Task prompt | Write out the listing exactly as it is given.

Data extract |
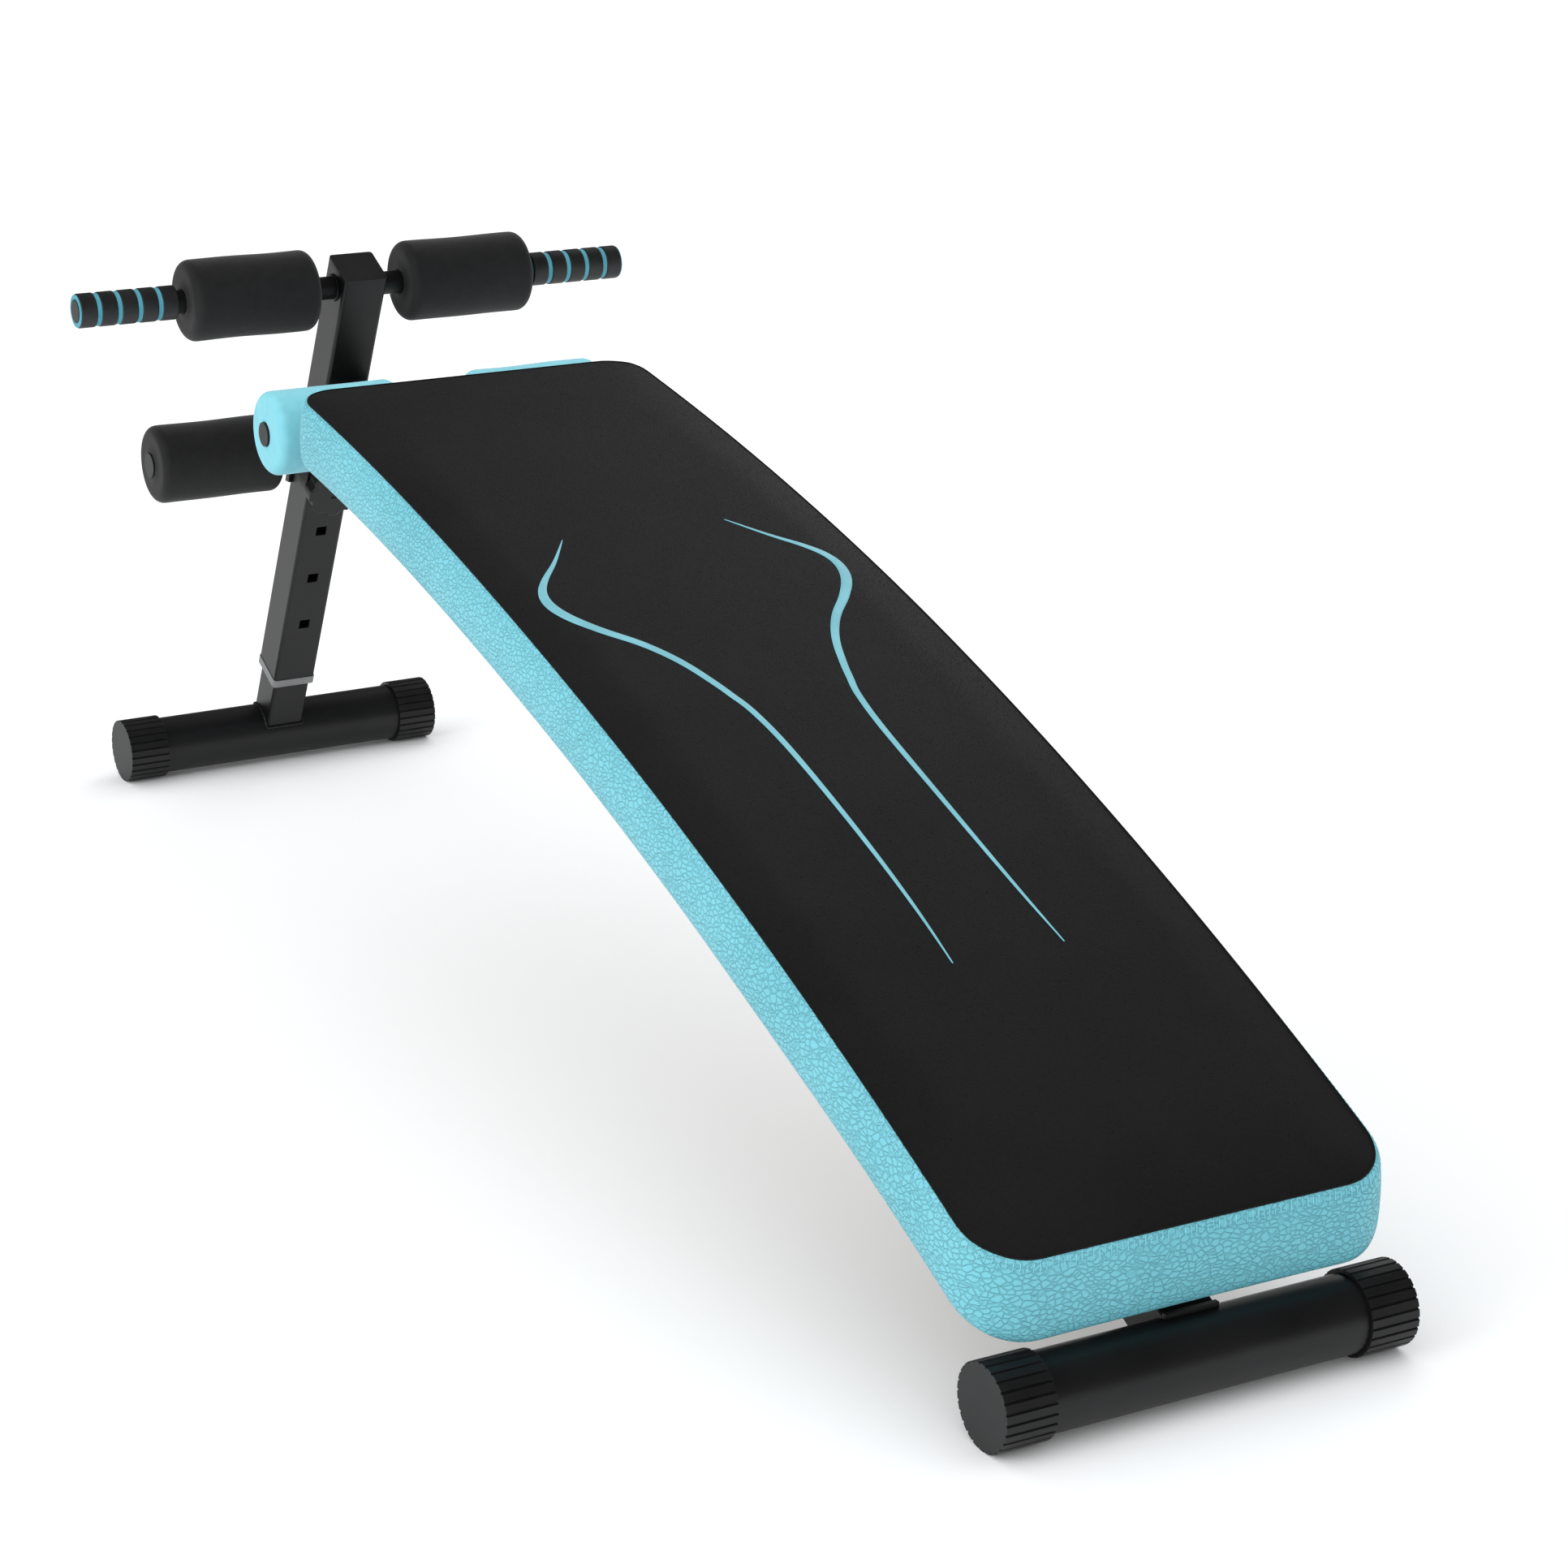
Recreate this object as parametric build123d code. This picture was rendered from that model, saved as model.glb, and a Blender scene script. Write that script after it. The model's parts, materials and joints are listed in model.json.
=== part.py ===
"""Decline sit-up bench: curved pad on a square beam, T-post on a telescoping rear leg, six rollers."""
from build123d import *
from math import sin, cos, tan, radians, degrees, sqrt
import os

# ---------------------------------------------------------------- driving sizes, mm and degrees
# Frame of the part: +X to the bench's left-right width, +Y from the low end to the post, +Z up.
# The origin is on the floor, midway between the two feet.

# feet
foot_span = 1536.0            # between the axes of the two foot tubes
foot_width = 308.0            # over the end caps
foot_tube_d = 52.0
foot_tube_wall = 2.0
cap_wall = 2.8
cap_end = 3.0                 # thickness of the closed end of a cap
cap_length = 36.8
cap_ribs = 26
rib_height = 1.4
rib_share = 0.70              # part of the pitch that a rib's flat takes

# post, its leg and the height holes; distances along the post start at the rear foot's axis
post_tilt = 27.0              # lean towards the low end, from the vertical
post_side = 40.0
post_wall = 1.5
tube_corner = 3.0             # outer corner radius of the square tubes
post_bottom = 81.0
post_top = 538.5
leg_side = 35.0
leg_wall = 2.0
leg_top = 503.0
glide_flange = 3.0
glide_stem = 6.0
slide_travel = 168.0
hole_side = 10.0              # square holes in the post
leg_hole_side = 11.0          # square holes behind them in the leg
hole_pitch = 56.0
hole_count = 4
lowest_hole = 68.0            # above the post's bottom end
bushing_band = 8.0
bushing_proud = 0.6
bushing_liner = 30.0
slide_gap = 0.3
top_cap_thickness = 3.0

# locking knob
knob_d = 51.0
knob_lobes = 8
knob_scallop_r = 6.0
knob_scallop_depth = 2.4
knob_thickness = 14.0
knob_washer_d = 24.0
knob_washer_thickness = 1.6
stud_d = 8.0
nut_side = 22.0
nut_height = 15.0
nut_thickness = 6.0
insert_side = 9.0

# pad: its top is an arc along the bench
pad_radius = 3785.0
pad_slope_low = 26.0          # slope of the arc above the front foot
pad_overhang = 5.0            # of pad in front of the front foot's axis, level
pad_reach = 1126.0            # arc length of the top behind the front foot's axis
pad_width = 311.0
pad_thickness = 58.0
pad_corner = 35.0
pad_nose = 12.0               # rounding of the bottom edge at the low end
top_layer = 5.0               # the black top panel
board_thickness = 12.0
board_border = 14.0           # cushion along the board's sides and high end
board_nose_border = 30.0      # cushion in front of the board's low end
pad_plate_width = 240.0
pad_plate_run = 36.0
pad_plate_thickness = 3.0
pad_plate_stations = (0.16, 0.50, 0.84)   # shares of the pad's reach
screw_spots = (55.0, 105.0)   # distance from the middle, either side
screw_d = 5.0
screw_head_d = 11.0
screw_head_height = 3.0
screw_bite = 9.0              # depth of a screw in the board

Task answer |
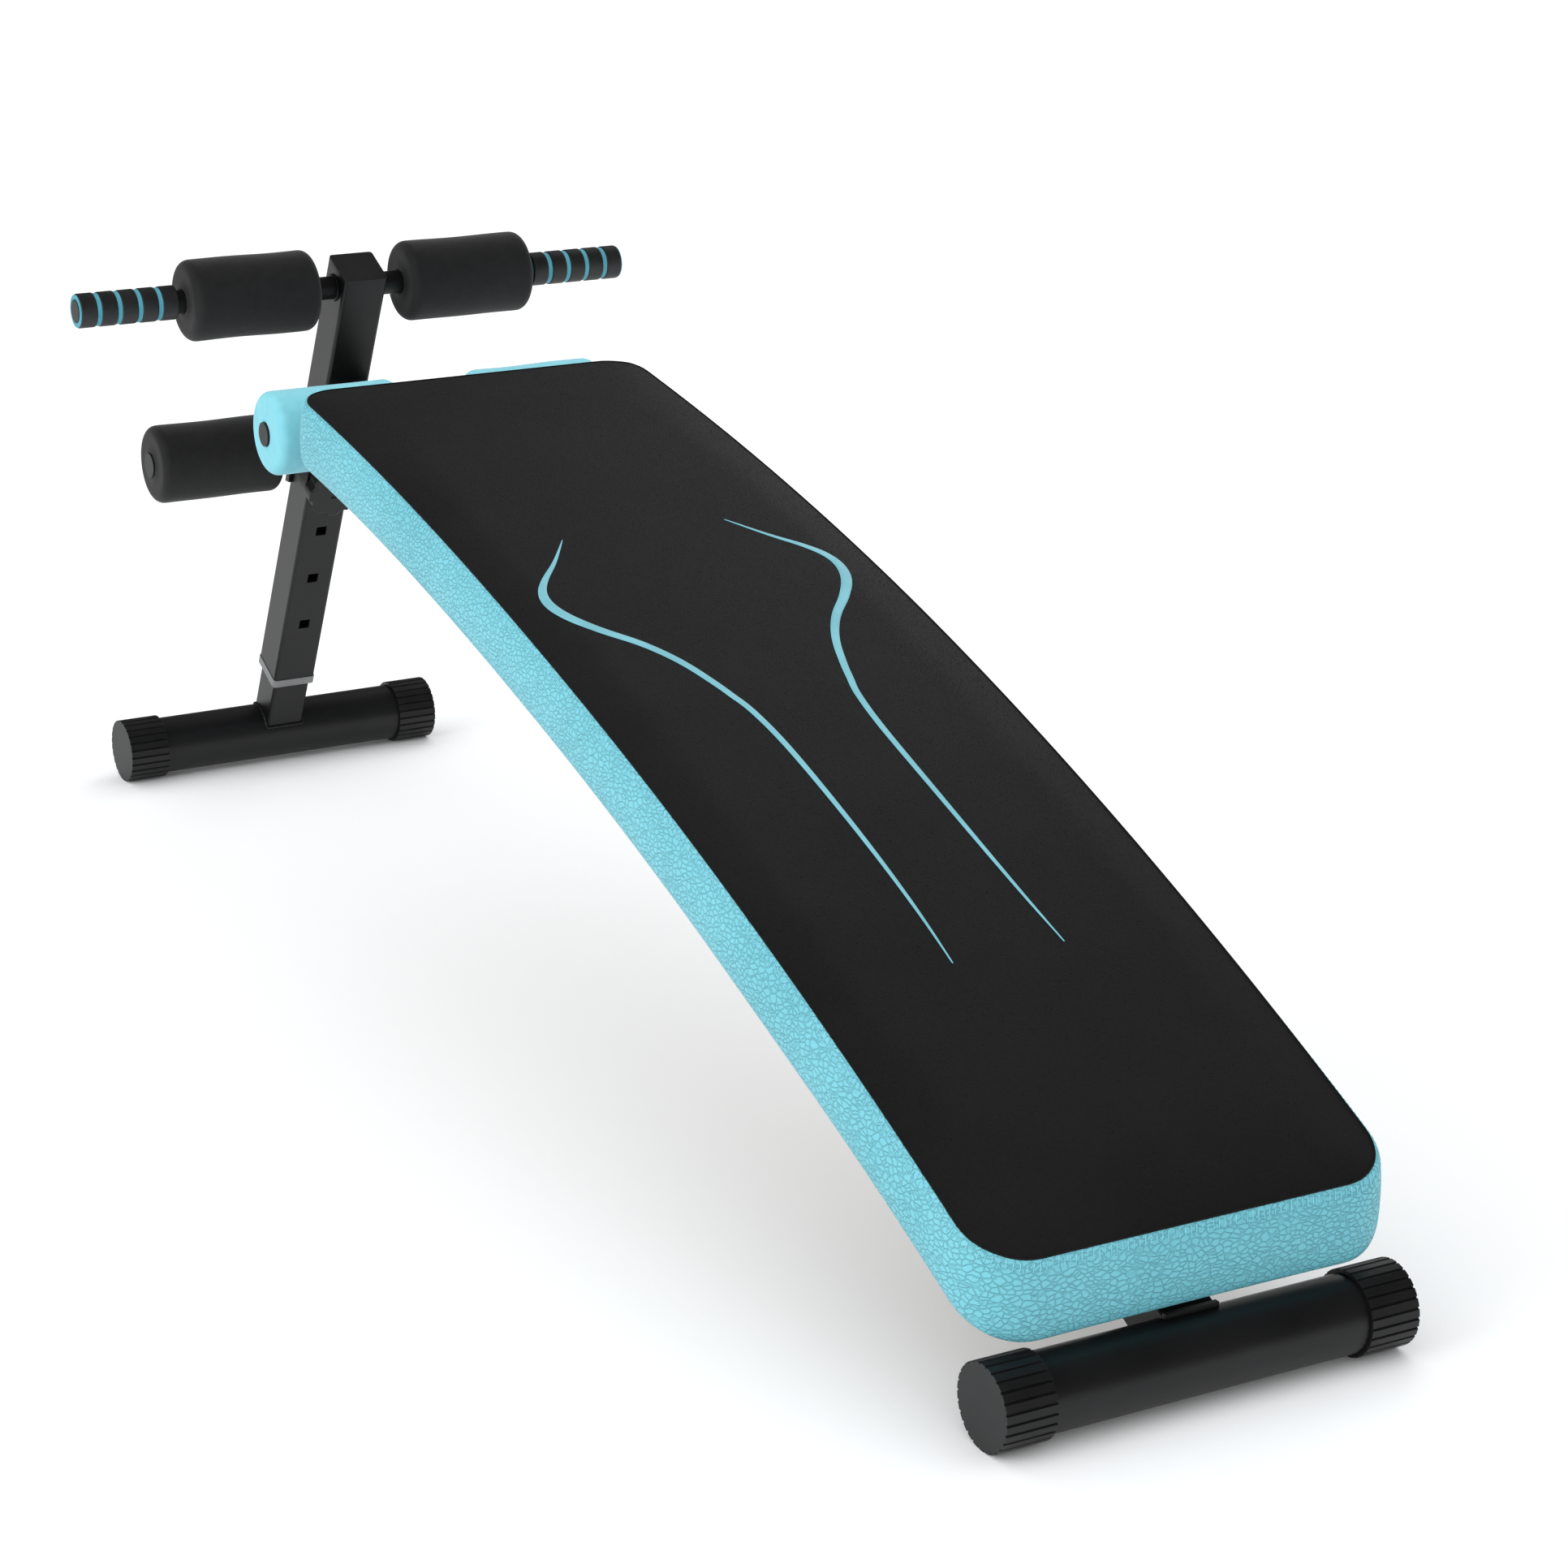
Recreate this object as parametric build123d code. This picture was rendered from that model, saved as model.glb, and a Blender scene script. Write that script after it. The model's parts, materials and joints are listed in model.json.
=== part.py ===
"""Decline sit-up bench: curved pad on a square beam, T-post on a telescoping rear leg, six rollers."""
from build123d import *
from math import sin, cos, tan, radians, degrees, sqrt
import os

# ---------------------------------------------------------------- driving sizes, mm and degrees
# Frame of the part: +X to the bench's left-right width, +Y from the low end to the post, +Z up.
# The origin is on the floor, midway between the two feet.

# feet
foot_span = 1536.0            # between the axes of the two foot tubes
foot_width = 308.0            # over the end caps
foot_tube_d = 52.0
foot_tube_wall = 2.0
cap_wall = 2.8
cap_end = 3.0                 # thickness of the closed end of a cap
cap_length = 36.8
cap_ribs = 26
rib_height = 1.4
rib_share = 0.70              # part of the pitch that a rib's flat takes

# post, its leg and the height holes; distances along the post start at the rear foot's axis
post_tilt = 27.0              # lean towards the low end, from the vertical
post_side = 40.0
post_wall = 1.5
tube_corner = 3.0             # outer corner radius of the square tubes
post_bottom = 81.0
post_top = 538.5
leg_side = 35.0
leg_wall = 2.0
leg_top = 503.0
glide_flange = 3.0
glide_stem = 6.0
slide_travel = 168.0
hole_side = 10.0              # square holes in the post
leg_hole_side = 11.0          # square holes behind them in the leg
hole_pitch = 56.0
hole_count = 4
lowest_hole = 68.0            # above the post's bottom end
bushing_band = 8.0
bushing_proud = 0.6
bushing_liner = 30.0
slide_gap = 0.3
top_cap_thickness = 3.0

# locking knob
knob_d = 51.0
knob_lobes = 8
knob_scallop_r = 6.0
knob_scallop_depth = 2.4
knob_thickness = 14.0
knob_washer_d = 24.0
knob_washer_thickness = 1.6
stud_d = 8.0
nut_side = 22.0
nut_height = 15.0
nut_thickness = 6.0
insert_side = 9.0

# pad: its top is an arc along the bench
pad_radius = 3785.0
pad_slope_low = 26.0          # slope of the arc above the front foot
pad_overhang = 5.0            # of pad in front of the front foot's axis, level
pad_reach = 1126.0            # arc length of the top behind the front foot's axis
pad_width = 311.0
pad_thickness = 58.0
pad_corner = 35.0
pad_nose = 12.0               # rounding of the bottom edge at the low end
top_layer = 5.0               # the black top panel
board_thickness = 12.0
board_border = 14.0           # cushion along the board's sides and high end
board_nose_border = 30.0      # cushion in front of the board's low end
pad_plate_width = 240.0
pad_plate_run = 36.0
pad_plate_thickness = 3.0
pad_plate_stations = (0.16, 0.50, 0.84)   # shares of the pad's reach
screw_spots = (55.0, 105.0)   # distance from the middle, either side
screw_d = 5.0
screw_head_d = 11.0
screw_head_height = 3.0
screw_bite = 9.0              # depth of a screw in the board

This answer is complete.